* begin *

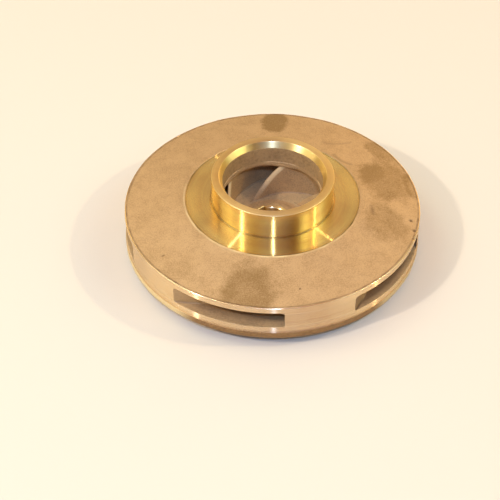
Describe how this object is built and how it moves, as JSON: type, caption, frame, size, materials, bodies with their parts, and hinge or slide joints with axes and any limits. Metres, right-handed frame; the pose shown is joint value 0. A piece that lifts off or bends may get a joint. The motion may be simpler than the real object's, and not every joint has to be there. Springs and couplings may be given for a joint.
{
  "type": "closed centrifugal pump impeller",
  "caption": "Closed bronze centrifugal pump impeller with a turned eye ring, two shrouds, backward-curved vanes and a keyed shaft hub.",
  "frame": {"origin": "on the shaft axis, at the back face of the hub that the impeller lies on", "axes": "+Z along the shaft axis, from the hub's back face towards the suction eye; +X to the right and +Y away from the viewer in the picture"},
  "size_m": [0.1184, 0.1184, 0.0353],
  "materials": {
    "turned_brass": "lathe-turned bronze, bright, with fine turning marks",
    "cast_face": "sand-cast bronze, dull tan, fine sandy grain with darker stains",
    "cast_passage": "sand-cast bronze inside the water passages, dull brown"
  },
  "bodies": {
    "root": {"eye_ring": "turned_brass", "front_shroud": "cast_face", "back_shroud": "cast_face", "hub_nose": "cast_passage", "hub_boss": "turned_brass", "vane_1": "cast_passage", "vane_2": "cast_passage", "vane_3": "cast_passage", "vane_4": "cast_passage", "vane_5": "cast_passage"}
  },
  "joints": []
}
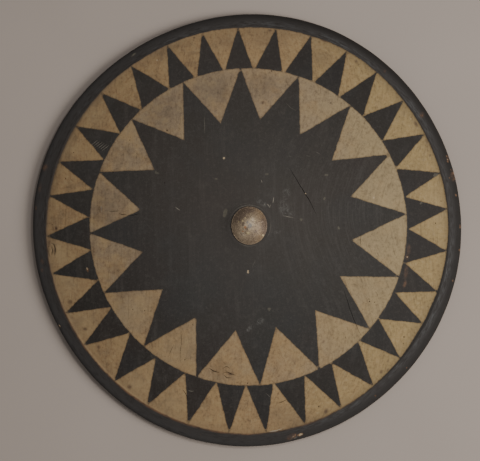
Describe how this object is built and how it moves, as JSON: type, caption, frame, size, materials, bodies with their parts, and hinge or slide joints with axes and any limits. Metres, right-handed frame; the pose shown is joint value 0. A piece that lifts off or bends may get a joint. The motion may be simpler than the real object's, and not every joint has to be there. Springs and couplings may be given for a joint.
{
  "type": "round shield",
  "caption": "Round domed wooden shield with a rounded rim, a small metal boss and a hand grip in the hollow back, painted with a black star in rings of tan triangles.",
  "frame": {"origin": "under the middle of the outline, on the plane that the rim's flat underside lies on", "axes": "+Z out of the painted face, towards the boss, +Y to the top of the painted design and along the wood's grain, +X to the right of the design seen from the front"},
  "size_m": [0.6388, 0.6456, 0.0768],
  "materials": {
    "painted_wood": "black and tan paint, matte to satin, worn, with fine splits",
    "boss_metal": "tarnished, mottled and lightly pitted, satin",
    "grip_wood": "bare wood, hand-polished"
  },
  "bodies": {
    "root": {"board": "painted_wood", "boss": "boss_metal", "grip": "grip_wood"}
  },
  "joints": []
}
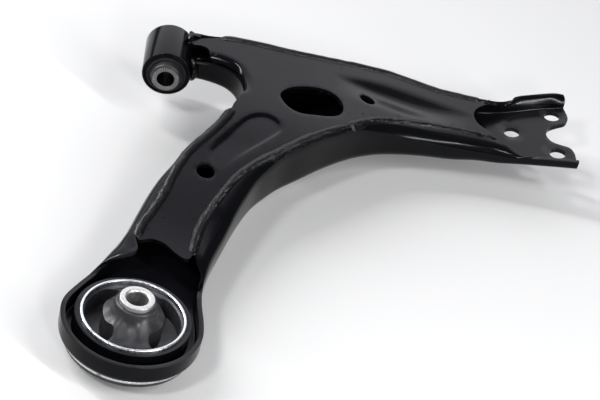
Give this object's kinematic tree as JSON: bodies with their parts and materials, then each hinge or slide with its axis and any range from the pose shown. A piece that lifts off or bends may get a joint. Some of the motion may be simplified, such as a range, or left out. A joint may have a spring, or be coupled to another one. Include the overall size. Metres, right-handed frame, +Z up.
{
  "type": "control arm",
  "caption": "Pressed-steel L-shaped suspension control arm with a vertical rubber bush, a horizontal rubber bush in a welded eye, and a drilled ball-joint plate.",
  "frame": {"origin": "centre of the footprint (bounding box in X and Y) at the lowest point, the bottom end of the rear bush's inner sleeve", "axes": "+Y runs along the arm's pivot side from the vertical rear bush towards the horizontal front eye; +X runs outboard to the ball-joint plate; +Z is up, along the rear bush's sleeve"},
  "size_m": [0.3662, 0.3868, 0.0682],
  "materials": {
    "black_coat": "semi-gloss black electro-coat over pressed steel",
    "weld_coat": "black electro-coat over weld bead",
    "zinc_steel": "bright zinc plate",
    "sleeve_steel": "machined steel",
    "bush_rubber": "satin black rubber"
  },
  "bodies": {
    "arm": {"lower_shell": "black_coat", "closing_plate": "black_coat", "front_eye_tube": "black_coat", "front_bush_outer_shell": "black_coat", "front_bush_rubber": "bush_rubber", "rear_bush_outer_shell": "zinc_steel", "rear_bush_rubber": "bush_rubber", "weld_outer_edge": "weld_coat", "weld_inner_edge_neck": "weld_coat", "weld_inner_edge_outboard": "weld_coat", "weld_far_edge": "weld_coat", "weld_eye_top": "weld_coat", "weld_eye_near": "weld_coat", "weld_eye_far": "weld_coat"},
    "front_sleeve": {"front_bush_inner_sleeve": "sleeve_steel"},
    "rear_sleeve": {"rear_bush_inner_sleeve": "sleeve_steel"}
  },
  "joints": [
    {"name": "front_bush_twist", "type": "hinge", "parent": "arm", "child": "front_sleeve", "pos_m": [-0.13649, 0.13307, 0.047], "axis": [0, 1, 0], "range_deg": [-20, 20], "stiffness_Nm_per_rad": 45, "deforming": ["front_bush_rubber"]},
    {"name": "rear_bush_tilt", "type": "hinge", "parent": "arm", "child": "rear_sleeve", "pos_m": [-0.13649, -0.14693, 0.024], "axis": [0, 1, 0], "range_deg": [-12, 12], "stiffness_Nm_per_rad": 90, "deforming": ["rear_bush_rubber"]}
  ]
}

* end *

WHAT YOU HAVE TO DO: All of the entries must be quoted exactly; please include each one.

EXPECTED OUTPUT:
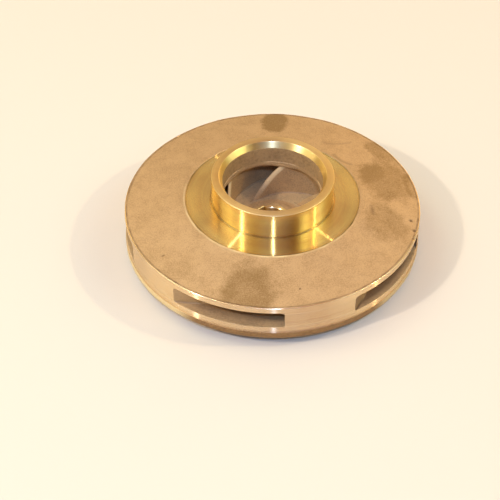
Describe how this object is built and how it moves, as JSON: type, caption, frame, size, materials, bodies with their parts, and hinge or slide joints with axes and any limits. Metres, right-handed frame; the pose shown is joint value 0. A piece that lifts off or bends may get a joint. The motion may be simpler than the real object's, and not every joint has to be there. Springs and couplings may be given for a joint.
{
  "type": "closed centrifugal pump impeller",
  "caption": "Closed bronze centrifugal pump impeller with a turned eye ring, two shrouds, backward-curved vanes and a keyed shaft hub.",
  "frame": {"origin": "on the shaft axis, at the back face of the hub that the impeller lies on", "axes": "+Z along the shaft axis, from the hub's back face towards the suction eye; +X to the right and +Y away from the viewer in the picture"},
  "size_m": [0.1184, 0.1184, 0.0353],
  "materials": {
    "turned_brass": "lathe-turned bronze, bright, with fine turning marks",
    "cast_face": "sand-cast bronze, dull tan, fine sandy grain with darker stains",
    "cast_passage": "sand-cast bronze inside the water passages, dull brown"
  },
  "bodies": {
    "root": {"eye_ring": "turned_brass", "front_shroud": "cast_face", "back_shroud": "cast_face", "hub_nose": "cast_passage", "hub_boss": "turned_brass", "vane_1": "cast_passage", "vane_2": "cast_passage", "vane_3": "cast_passage", "vane_4": "cast_passage", "vane_5": "cast_passage"}
  },
  "joints": []
}
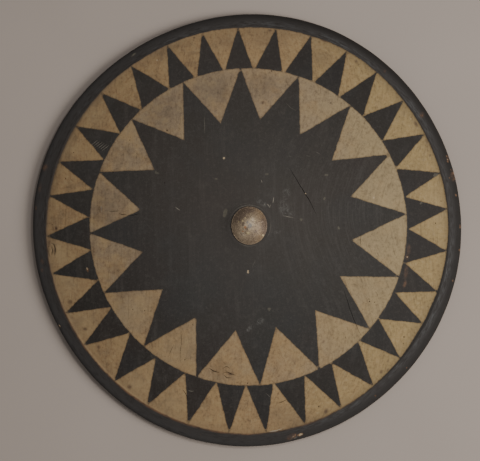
Describe how this object is built and how it moves, as JSON: type, caption, frame, size, materials, bodies with their parts, and hinge or slide joints with axes and any limits. Metres, right-handed frame; the pose shown is joint value 0. A piece that lifts off or bends may get a joint. The motion may be simpler than the real object's, and not every joint has to be there. Springs and couplings may be given for a joint.
{
  "type": "round shield",
  "caption": "Round domed wooden shield with a rounded rim, a small metal boss and a hand grip in the hollow back, painted with a black star in rings of tan triangles.",
  "frame": {"origin": "under the middle of the outline, on the plane that the rim's flat underside lies on", "axes": "+Z out of the painted face, towards the boss, +Y to the top of the painted design and along the wood's grain, +X to the right of the design seen from the front"},
  "size_m": [0.6388, 0.6456, 0.0768],
  "materials": {
    "painted_wood": "black and tan paint, matte to satin, worn, with fine splits",
    "boss_metal": "tarnished, mottled and lightly pitted, satin",
    "grip_wood": "bare wood, hand-polished"
  },
  "bodies": {
    "root": {"board": "painted_wood", "boss": "boss_metal", "grip": "grip_wood"}
  },
  "joints": []
}
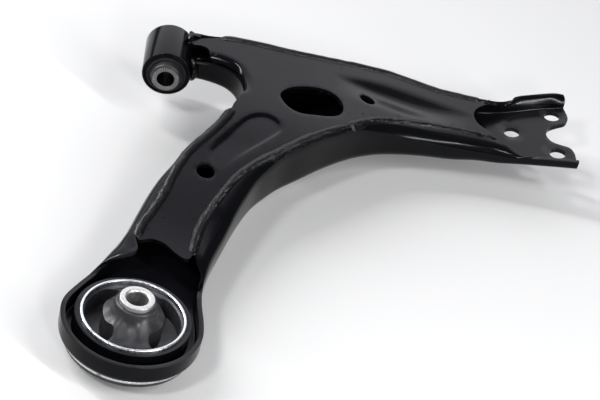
Give this object's kinematic tree as JSON: bodies with their parts and materials, then each hinge or slide with its axis and any range from the pose shown. A piece that lifts off or bends may get a joint. Some of the motion may be simplified, such as a range, or left out. A joint may have a spring, or be coupled to another one. Include the overall size. Metres, right-handed frame, +Z up.
{
  "type": "control arm",
  "caption": "Pressed-steel L-shaped suspension control arm with a vertical rubber bush, a horizontal rubber bush in a welded eye, and a drilled ball-joint plate.",
  "frame": {"origin": "centre of the footprint (bounding box in X and Y) at the lowest point, the bottom end of the rear bush's inner sleeve", "axes": "+Y runs along the arm's pivot side from the vertical rear bush towards the horizontal front eye; +X runs outboard to the ball-joint plate; +Z is up, along the rear bush's sleeve"},
  "size_m": [0.3662, 0.3868, 0.0682],
  "materials": {
    "black_coat": "semi-gloss black electro-coat over pressed steel",
    "weld_coat": "black electro-coat over weld bead",
    "zinc_steel": "bright zinc plate",
    "sleeve_steel": "machined steel",
    "bush_rubber": "satin black rubber"
  },
  "bodies": {
    "arm": {"lower_shell": "black_coat", "closing_plate": "black_coat", "front_eye_tube": "black_coat", "front_bush_outer_shell": "black_coat", "front_bush_rubber": "bush_rubber", "rear_bush_outer_shell": "zinc_steel", "rear_bush_rubber": "bush_rubber", "weld_outer_edge": "weld_coat", "weld_inner_edge_neck": "weld_coat", "weld_inner_edge_outboard": "weld_coat", "weld_far_edge": "weld_coat", "weld_eye_top": "weld_coat", "weld_eye_near": "weld_coat", "weld_eye_far": "weld_coat"},
    "front_sleeve": {"front_bush_inner_sleeve": "sleeve_steel"},
    "rear_sleeve": {"rear_bush_inner_sleeve": "sleeve_steel"}
  },
  "joints": [
    {"name": "front_bush_twist", "type": "hinge", "parent": "arm", "child": "front_sleeve", "pos_m": [-0.13649, 0.13307, 0.047], "axis": [0, 1, 0], "range_deg": [-20, 20], "stiffness_Nm_per_rad": 45, "deforming": ["front_bush_rubber"]},
    {"name": "rear_bush_tilt", "type": "hinge", "parent": "arm", "child": "rear_sleeve", "pos_m": [-0.13649, -0.14693, 0.024], "axis": [0, 1, 0], "range_deg": [-12, 12], "stiffness_Nm_per_rad": 90, "deforming": ["rear_bush_rubber"]}
  ]
}